> _Task brief_
Repeat the material exactly, leaving nothing out.

'''

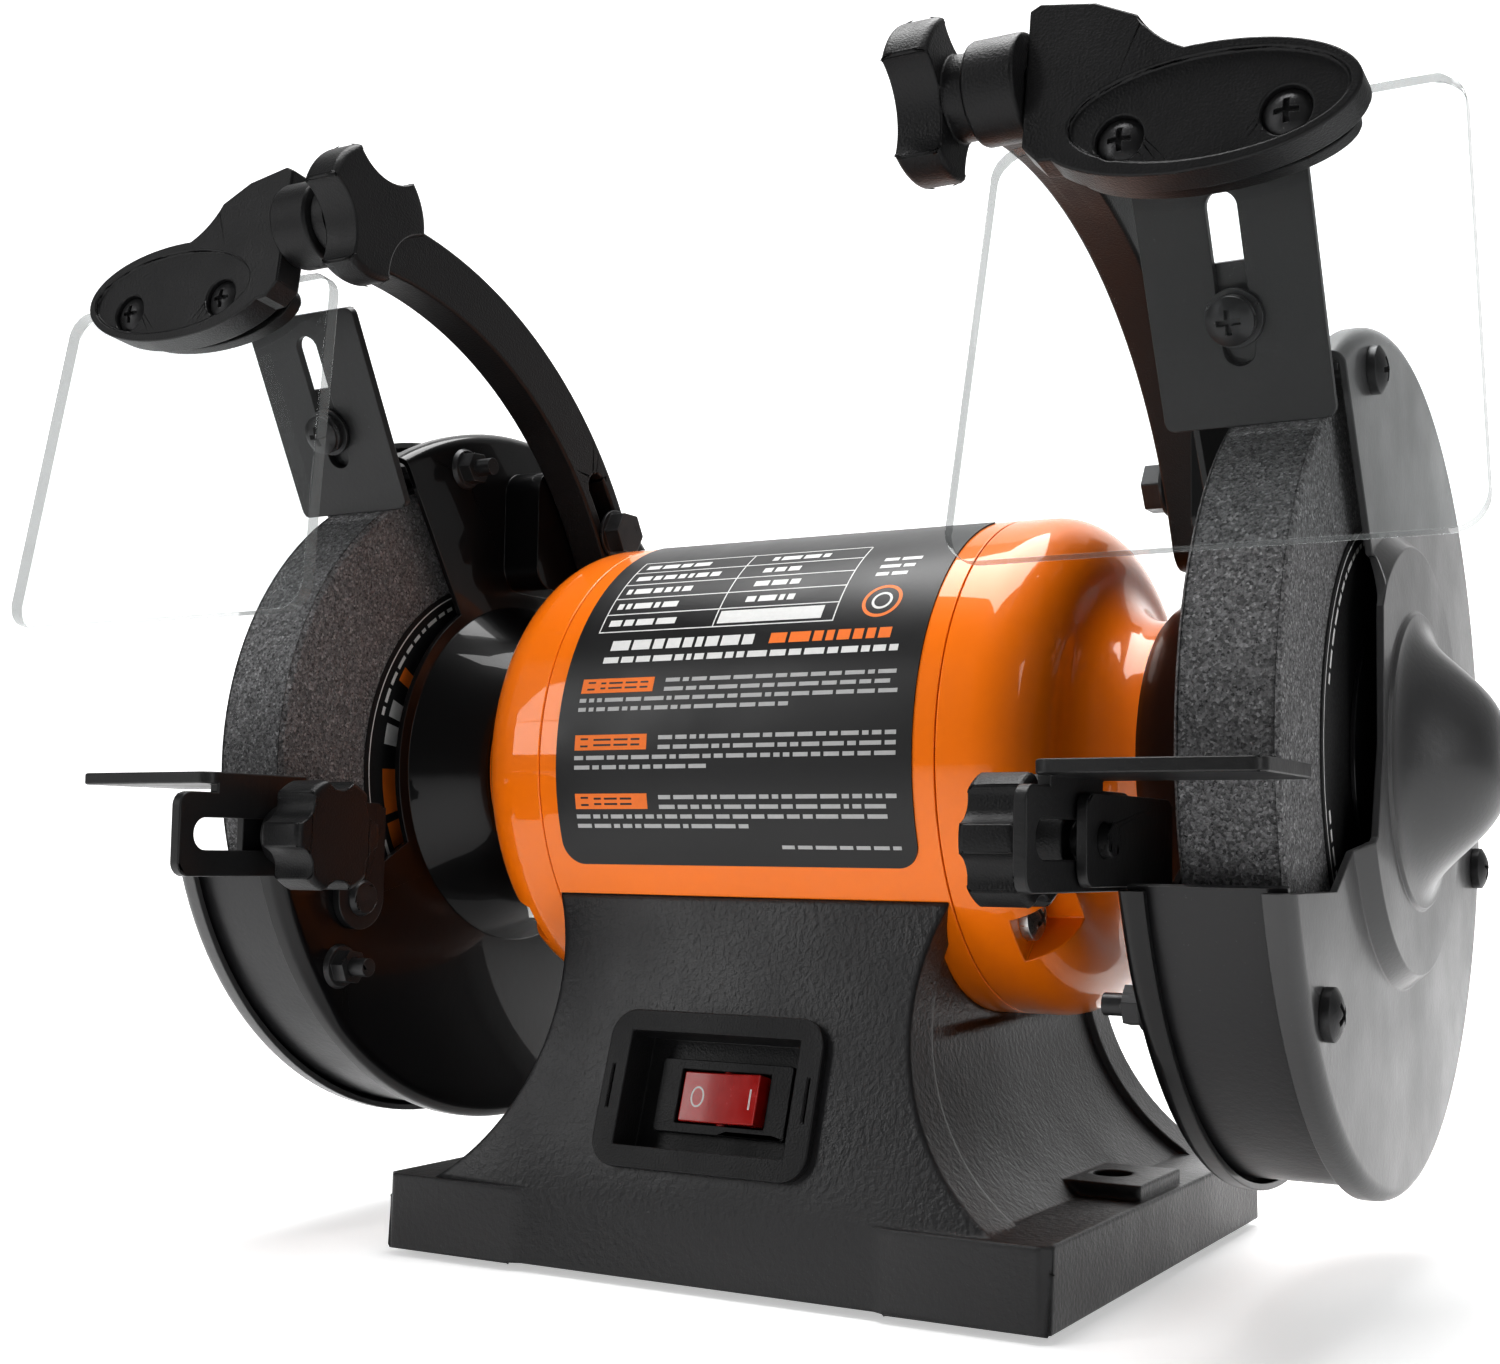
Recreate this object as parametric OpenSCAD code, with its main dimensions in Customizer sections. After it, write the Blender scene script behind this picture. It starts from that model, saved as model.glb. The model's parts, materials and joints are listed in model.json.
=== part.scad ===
// Six inch bench grinder: a motor on a pedestal turns one arbor with a guarded wheel at each end.
// The origin is the middle of the two bench bolts, on the bench. +X runs along the arbor, +Y to the
// back and +Z up. Each piece of the right end is drawn once, and its left twin is a mirror image.

/* [Base] */
// Length of the foot along the arbor
base_len = 158; // [150:1:200]
// Depth of the foot from front to back
base_depth = 134; // [124:1:170]
// Height of the foot's rim
foot_h = 17.5; // [12:0.5:22]
// Wall of the cast pedestal
base_wall = 4; // [3:0.5:6]
// Narrowest width of the pedestal
waist_w = 87; // [76:1:100]
// Height of the pedestal's narrowest place
waist_z = 58; // [50:1:64]
// Radius of the concave sides of the pedestal
side_r = 47; // [42:1:56]
// Distance between the two bench bolt holes
bolt_spacing = 132; // [124:1:136]
// Radius of a bench bolt hole
bolt_hole_r = 4.25; // [3:0.05:5]
// How far the rubber feet hold the rim off the bench
feet_proud = 1.5; // [0.5:0.1:3]

/* [Motor] */
// Height of the arbor above the bench
arbor_z = 109; // [102:0.5:125]
// Outside radius of the motor shell
shell_r = 55; // [50:0.5:58]
// Half the length of the motor shell
shell_half = 49; // [46:0.5:54]
// Wall of the motor shell
shell_wall = 3; // [2:0.5:4]
// Distance from the middle to the outer end of each end bell's neck
bell_end = 82.6; // [80:0.1:86]
// Radius of the end bell's neck
neck_r = 31; // [28:0.5:34]
// Half the length of the stator core
core_half = 27; // [20:1:28]
// Inside radius of the stator core
bore_r = 30.2; // [26:0.1:34]

/* [Wheels] */
// Diameter of a grinding wheel
wheel_d = 152.4; // [130:0.1:154]
// Thickness of a grinding wheel
wheel_w = 19.05; // [12:0.05:20]
// Distance from the middle to the motor side of each wheel
wheel_x = 105.5; // [105:0.1:108]
// Diameter of the arbor in the wheel
arbor_d = 12.7; // [10:0.1:14]
// Radius of the paper discs on the wheel
blotter_r = 49.5; // [36:0.5:54]
// Radius of the clamping flanges
flange_r = 29; // [22:0.5:31]

/* [Guards] */
// Outside radius of the guards
guard_r = 88; // [87:0.5:96]
// Distance from the middle to the motor side of each guard
guard_in = 97.5; // [97:0.5:98.5]
// Gap between the outer side of the wheel and the outer cover
cover_gap = 4.45; // [4:0.05:9.5]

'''

> _Result of the exercise_
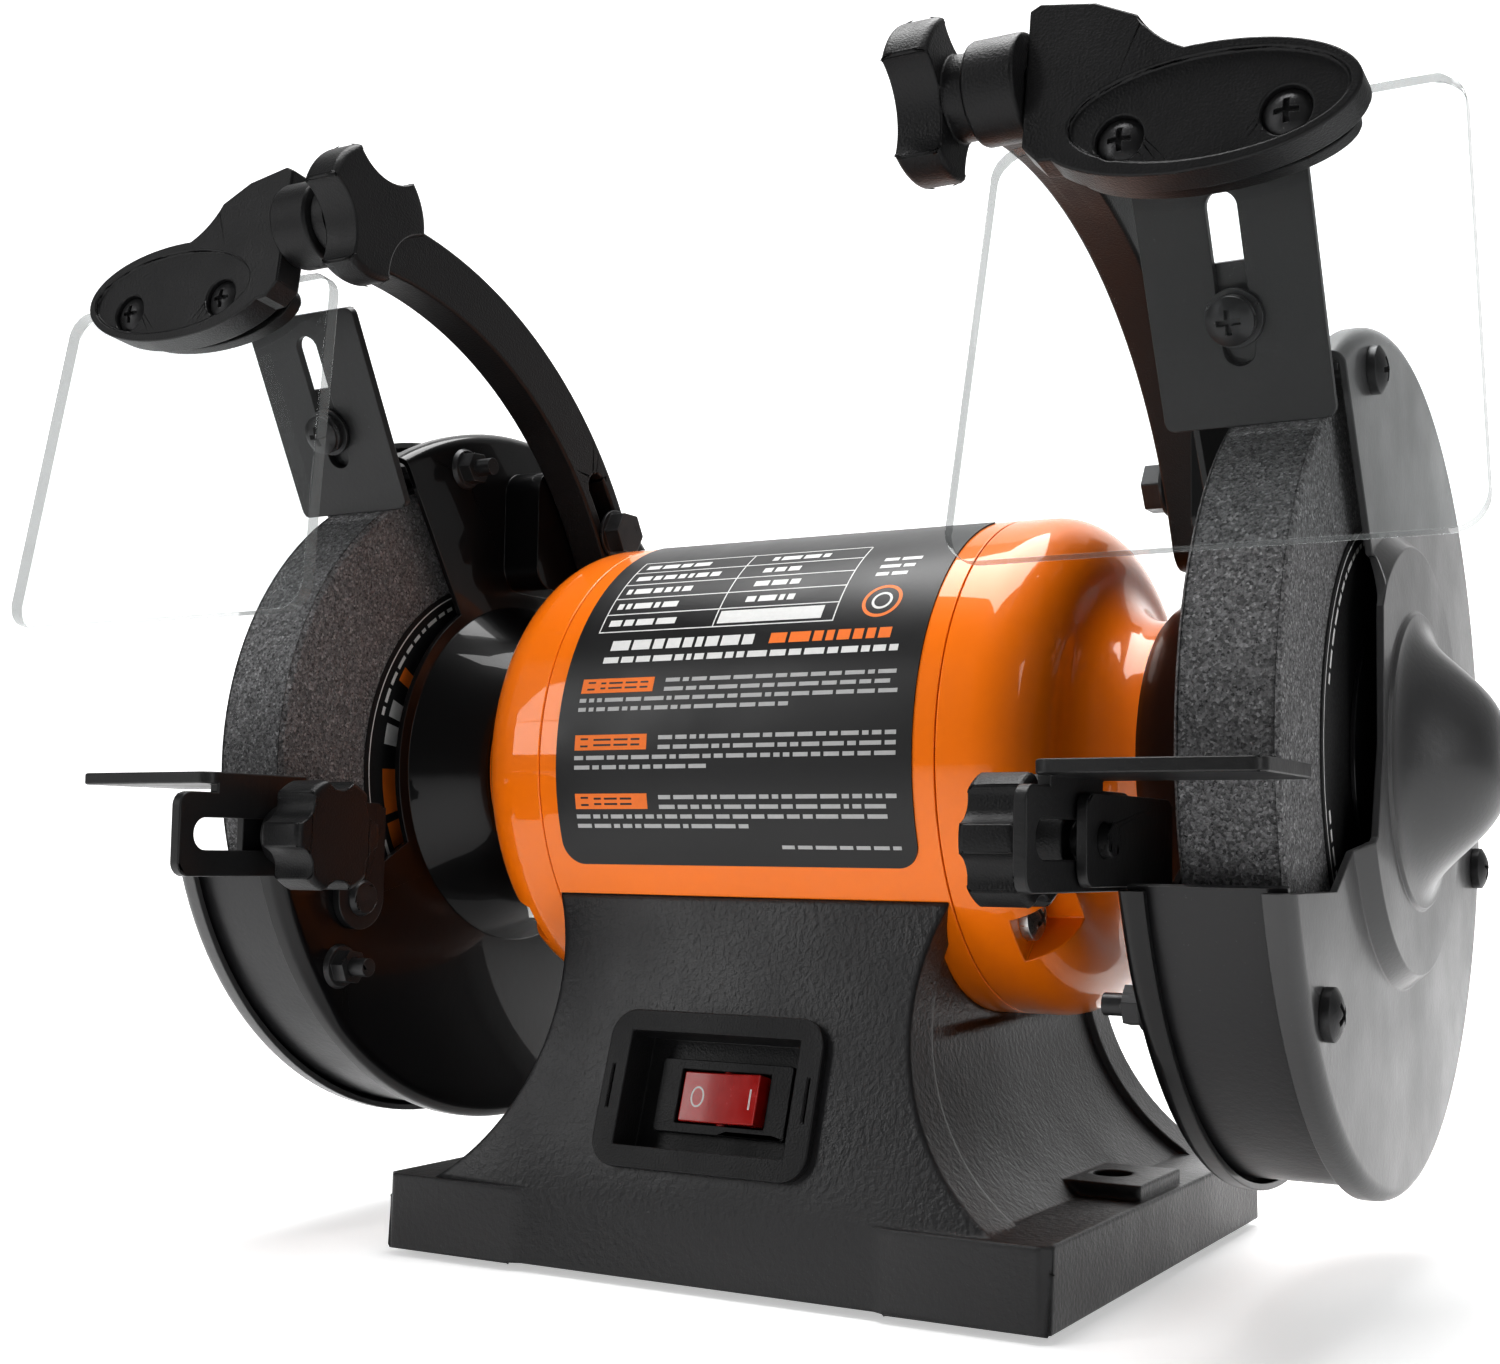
Recreate this object as parametric OpenSCAD code, with its main dimensions in Customizer sections. After it, write the Blender scene script behind this picture. It starts from that model, saved as model.glb. The model's parts, materials and joints are listed in model.json.
=== part.scad ===
// Six inch bench grinder: a motor on a pedestal turns one arbor with a guarded wheel at each end.
// The origin is the middle of the two bench bolts, on the bench. +X runs along the arbor, +Y to the
// back and +Z up. Each piece of the right end is drawn once, and its left twin is a mirror image.

/* [Base] */
// Length of the foot along the arbor
base_len = 158; // [150:1:200]
// Depth of the foot from front to back
base_depth = 134; // [124:1:170]
// Height of the foot's rim
foot_h = 17.5; // [12:0.5:22]
// Wall of the cast pedestal
base_wall = 4; // [3:0.5:6]
// Narrowest width of the pedestal
waist_w = 87; // [76:1:100]
// Height of the pedestal's narrowest place
waist_z = 58; // [50:1:64]
// Radius of the concave sides of the pedestal
side_r = 47; // [42:1:56]
// Distance between the two bench bolt holes
bolt_spacing = 132; // [124:1:136]
// Radius of a bench bolt hole
bolt_hole_r = 4.25; // [3:0.05:5]
// How far the rubber feet hold the rim off the bench
feet_proud = 1.5; // [0.5:0.1:3]

/* [Motor] */
// Height of the arbor above the bench
arbor_z = 109; // [102:0.5:125]
// Outside radius of the motor shell
shell_r = 55; // [50:0.5:58]
// Half the length of the motor shell
shell_half = 49; // [46:0.5:54]
// Wall of the motor shell
shell_wall = 3; // [2:0.5:4]
// Distance from the middle to the outer end of each end bell's neck
bell_end = 82.6; // [80:0.1:86]
// Radius of the end bell's neck
neck_r = 31; // [28:0.5:34]
// Half the length of the stator core
core_half = 27; // [20:1:28]
// Inside radius of the stator core
bore_r = 30.2; // [26:0.1:34]

/* [Wheels] */
// Diameter of a grinding wheel
wheel_d = 152.4; // [130:0.1:154]
// Thickness of a grinding wheel
wheel_w = 19.05; // [12:0.05:20]
// Distance from the middle to the motor side of each wheel
wheel_x = 105.5; // [105:0.1:108]
// Diameter of the arbor in the wheel
arbor_d = 12.7; // [10:0.1:14]
// Radius of the paper discs on the wheel
blotter_r = 49.5; // [36:0.5:54]
// Radius of the clamping flanges
flange_r = 29; // [22:0.5:31]

/* [Guards] */
// Outside radius of the guards
guard_r = 88; // [87:0.5:96]
// Distance from the middle to the motor side of each guard
guard_in = 97.5; // [97:0.5:98.5]
// Gap between the outer side of the wheel and the outer cover
cover_gap = 4.45; // [4:0.05:9.5]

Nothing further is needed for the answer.